To be done | Gather up all lines that carry the word "object".

Provided data |
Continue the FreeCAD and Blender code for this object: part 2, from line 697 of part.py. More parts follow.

==

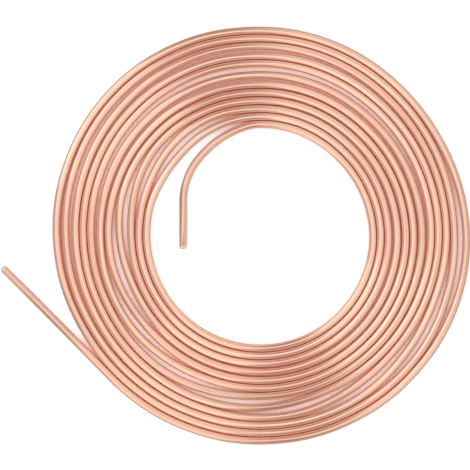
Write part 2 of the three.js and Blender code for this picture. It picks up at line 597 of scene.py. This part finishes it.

--

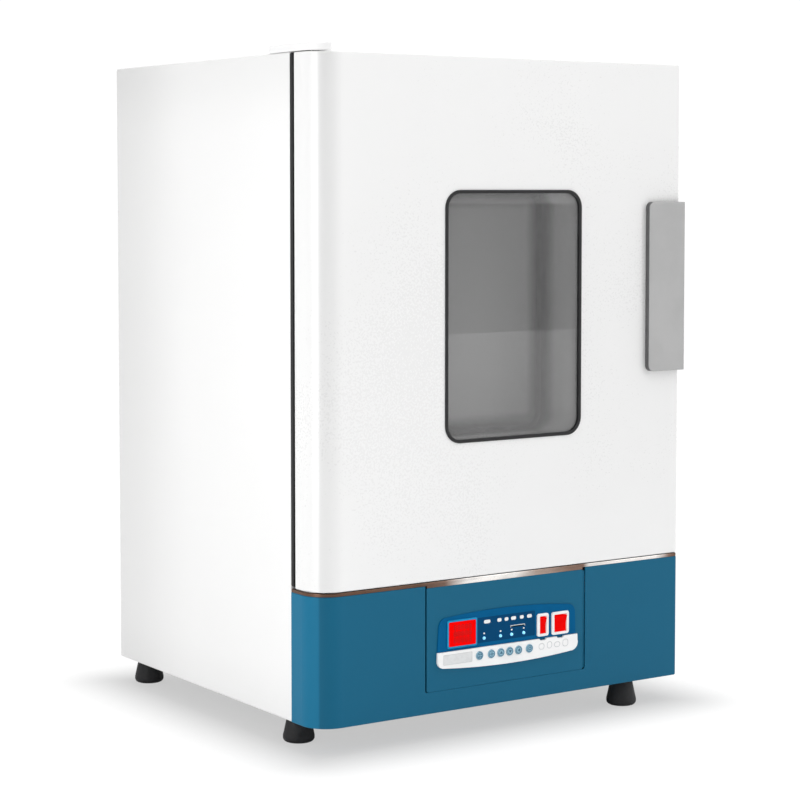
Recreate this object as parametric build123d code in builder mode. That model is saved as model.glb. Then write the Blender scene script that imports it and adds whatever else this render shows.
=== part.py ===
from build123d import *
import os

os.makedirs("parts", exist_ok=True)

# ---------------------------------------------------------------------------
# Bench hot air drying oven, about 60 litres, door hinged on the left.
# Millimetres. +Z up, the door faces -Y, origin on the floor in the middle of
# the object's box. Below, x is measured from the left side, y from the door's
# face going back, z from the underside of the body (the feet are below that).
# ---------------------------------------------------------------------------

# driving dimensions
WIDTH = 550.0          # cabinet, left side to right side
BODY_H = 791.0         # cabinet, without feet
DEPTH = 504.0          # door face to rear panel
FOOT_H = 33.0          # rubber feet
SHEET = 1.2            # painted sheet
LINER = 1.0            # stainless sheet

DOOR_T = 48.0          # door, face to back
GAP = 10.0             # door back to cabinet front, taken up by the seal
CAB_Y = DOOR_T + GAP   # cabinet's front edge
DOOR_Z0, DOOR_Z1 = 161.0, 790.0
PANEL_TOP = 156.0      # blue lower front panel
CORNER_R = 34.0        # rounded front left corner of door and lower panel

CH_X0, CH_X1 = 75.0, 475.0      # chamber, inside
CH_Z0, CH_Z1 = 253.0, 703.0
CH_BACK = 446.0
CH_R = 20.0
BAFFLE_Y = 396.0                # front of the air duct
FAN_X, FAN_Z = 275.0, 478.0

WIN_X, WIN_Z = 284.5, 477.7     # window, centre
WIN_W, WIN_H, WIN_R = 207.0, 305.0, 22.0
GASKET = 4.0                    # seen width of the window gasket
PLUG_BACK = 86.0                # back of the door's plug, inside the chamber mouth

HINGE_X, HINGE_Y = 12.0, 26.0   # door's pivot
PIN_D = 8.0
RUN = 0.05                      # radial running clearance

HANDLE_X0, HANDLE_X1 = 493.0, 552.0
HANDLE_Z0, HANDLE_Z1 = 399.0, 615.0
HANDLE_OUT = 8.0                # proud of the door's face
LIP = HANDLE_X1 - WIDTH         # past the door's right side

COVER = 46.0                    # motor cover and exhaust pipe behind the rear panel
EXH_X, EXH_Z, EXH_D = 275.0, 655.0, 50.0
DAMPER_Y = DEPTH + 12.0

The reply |
Continue the FreeCAD and Blender code for this object: part 2, from line 697 of part.py. More parts follow.
Recreate this object as parametric build123d code in builder mode. That model is saved as model.glb. Then write the Blender scene script that imports it and adds whatever else this render shows.
# the object's box. Below, x is measured from the left side, y from the door's